Especial Sobre los libros de los famosos y la desvergüenza de las editoriales
Hace años, el respetadísimo fundador de una discográfica independiente compartió durante una cena una reflexión que me sorprendió. El signo más claro de que la industria discográfica estaba echada a perder, vino a decir, se evidenciaba en el hecho de que nadie le hubiese propuesto grabar un disco a Belén Esteban, por entonces en la cima de su popularidad. La afirmación, llegada de un hombre conocido por su exquisito gusto musical y su alergia a realizar concesiones al mercado era de todo menos irónica. En efecto, le sorprendía que nadie hubiese querido aprovechar el tirón mediático de ese personaje televisivo. La anécdota no vino a la mente de manera casual, sino en relación con el tema/polémica de la semana en el sector editorial, el artículo de Arturo Pérez Reverte en la revista XL Semanal con un titular expeditivo como pocos: “Las editoriales tienen muy poca vergüenza”.
En su texto, Pérez Reverte parte de una historia personal, contada por un fotógrafo amigo al que le han propuesto publicar una novela pese a que nunca ha tenido ambiciones literarias, para cargar contra esa práctica ya antigua de las editoriales de buscar a un personaje con tirón, muchas veces procedente de la televisión, la música o el cine, para estampar su nombre en un libro que, las más de las veces, está redactado por un escritor fantasma (olvidemos por favor la expresión negro literario) o un equipo de ellos, y pensado para llegar a un público que no suele frecuentar las librerías.
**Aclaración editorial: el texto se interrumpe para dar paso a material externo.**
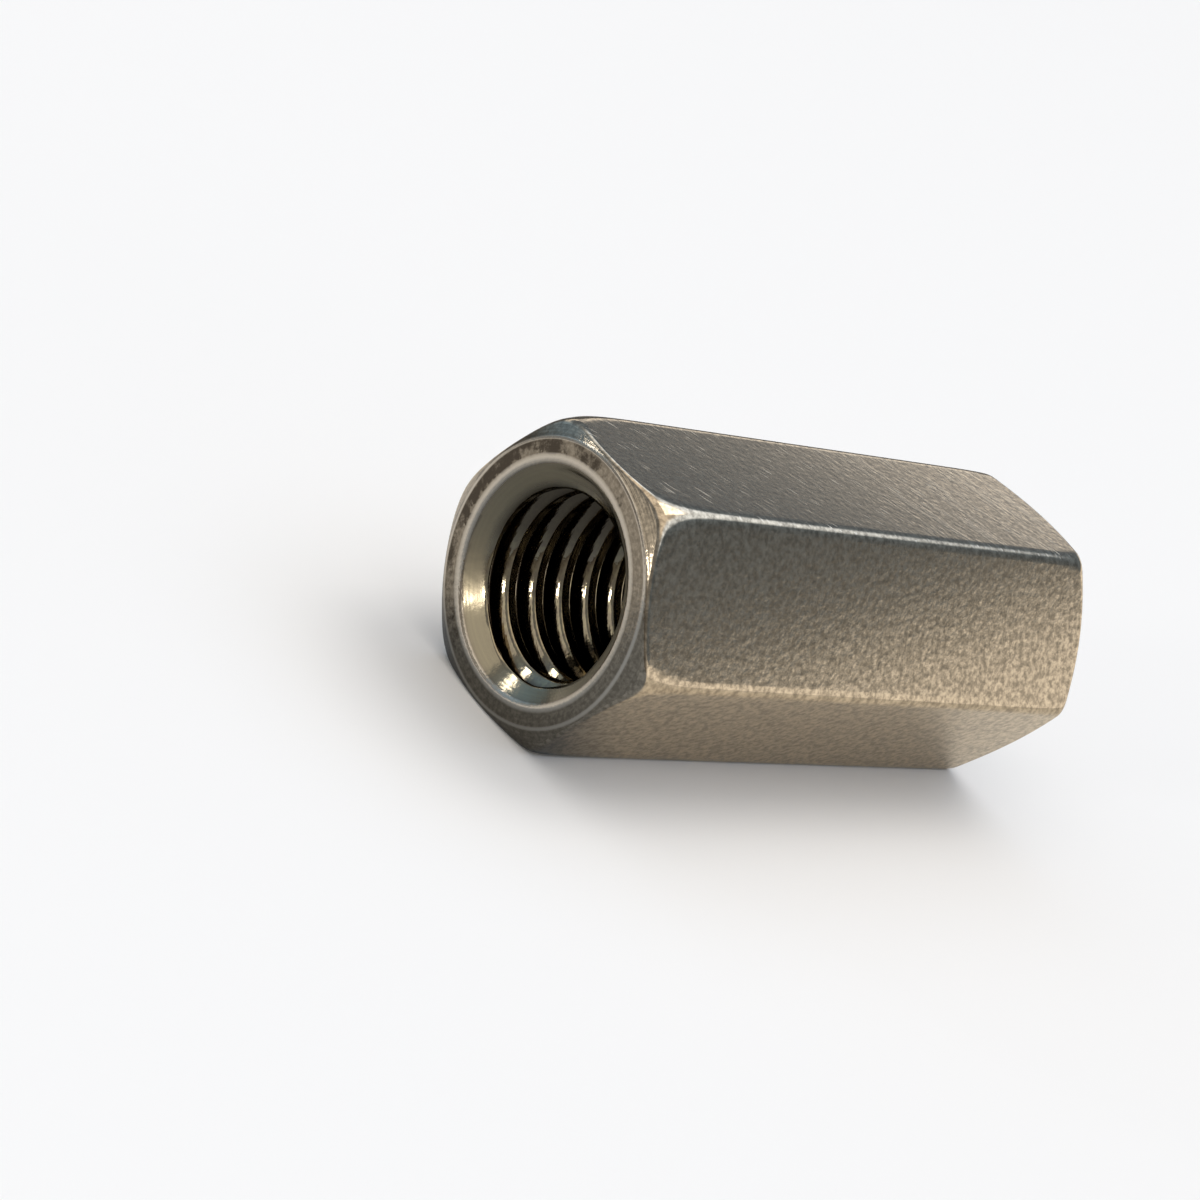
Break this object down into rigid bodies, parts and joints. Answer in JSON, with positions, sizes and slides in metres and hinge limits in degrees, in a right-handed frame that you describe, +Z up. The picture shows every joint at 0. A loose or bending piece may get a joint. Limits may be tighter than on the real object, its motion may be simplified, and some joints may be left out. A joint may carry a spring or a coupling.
{
  "type": "coupling nut",
  "caption": "Long hexagon coupling nut, threaded right through, with chamfered and countersunk ends, for joining two threaded rods end to end.",
  "frame": {"origin": "middle of the flat that the nut lies on", "axes": "+X along the axis of the thread, +Z up from the flat that it lies on, +Y across the nut towards a ridge"},
  "size_m": [0.0286, 0.0142, 0.0125],
  "materials": {
    "stainless_steel": "tumbled, satin, slightly mottled"
  },
  "bodies": {
    "root": {"coupling_nut": "stainless_steel"}
  },
  "joints": []
}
Irónicamente, Belén Esteban nunca grabó un disco, pero sí publicó un libro. Libro que, seguramente, no escribió ella misma.
A diferencia de la musical o la cinematográfica, la industria del libro tiene más arraigados esos escrúpulos a las concesiones al mercado. La literatura, piensan muchos, no puede mancharse con el vil metal. Lejos de recomendar la adquisición del nuevo libro de Omar Montes o de Risto Mejide, también es conveniente poner un poco de contexto sobre el sector editorial y su supuesta desvergüenza, sobre todo porque hablamos de una industria que publica en España cerca de 90.000 títulos al año, según datos del Ministerio de Cultura.
En efecto, las editoriales, en especial los grandes grupos, buscan a menudo provocar ese tipo de libros, al igual que algunas de ellas también publican obras de lo que antes se llamaba autoayuda (ahora sustituido por el eufemismo “desarrollo personal”) que muchas veces difunden unas proclamas más que dudosas. También pueden publicar textos decididamente políticos de periodistas y opinadores habituales en los medios, y en no pocos casos se da la circunstancia de que en un mismo sello se encuentren autores con opiniones drásticamente opuestas.
Esa falta de coherencia también tiene un reverso menos visible. A menudo, muchas de esas obras de dudosa valía hacen posible que se puedan publicar obras de autores minoritarios, o generan el dinero necesario para pagar los derechos de obras de autores extranjeros, incluso también para pagar los adelantos de los grandes tótems literarios, esos que están lejos de la sombra de la duda de la calidad literaria. Por no hablar de las decenas de editoriales, medianas y pequeñas, que existen en nuestro país y que cuidan con esmero su catálogo, dedicándose en muchos casos a géneros o autores que no destacan por su tirón en las listas de ventas.
La industria del libro, por lo tanto, es diversa y los grandes grupos editoriales tienen en sus catálogos obras de todo tipo, muchas de las cuales no verían la luz, o al menos en ese contexto, sino fuera por otras que son éxitos de ventas. Por esa razón, hablar de la desvergüenza de las editoriales sin poner en contexto cómo funcionan y por qué es contar una historia a medias. En especial, si uno forma parte de ese engranaje que permite que sus obras lleguen a todos los rincones en los que se venden libros, ya sean librerías pequeñas o grandes superficies.
Pero en el planteamiento de Pérez Reverte también hay otro asunto no tan evidente, pero no por ello menos importante. El lector, entendido como esa persona que lee habitualmente, sabe distinguir perfectamente el grano de la paja. Los libros cuya existencia se basa simplemente en la fama del nombre que aparece en la portada son fáciles de detectar, y las más de las veces están destinados a personas que no suelen ser compradoras habituales de libros. Dicho de forma mucho más sencilla, el público no es tonto, por lo que no es necesario tratarle como si lo fuera.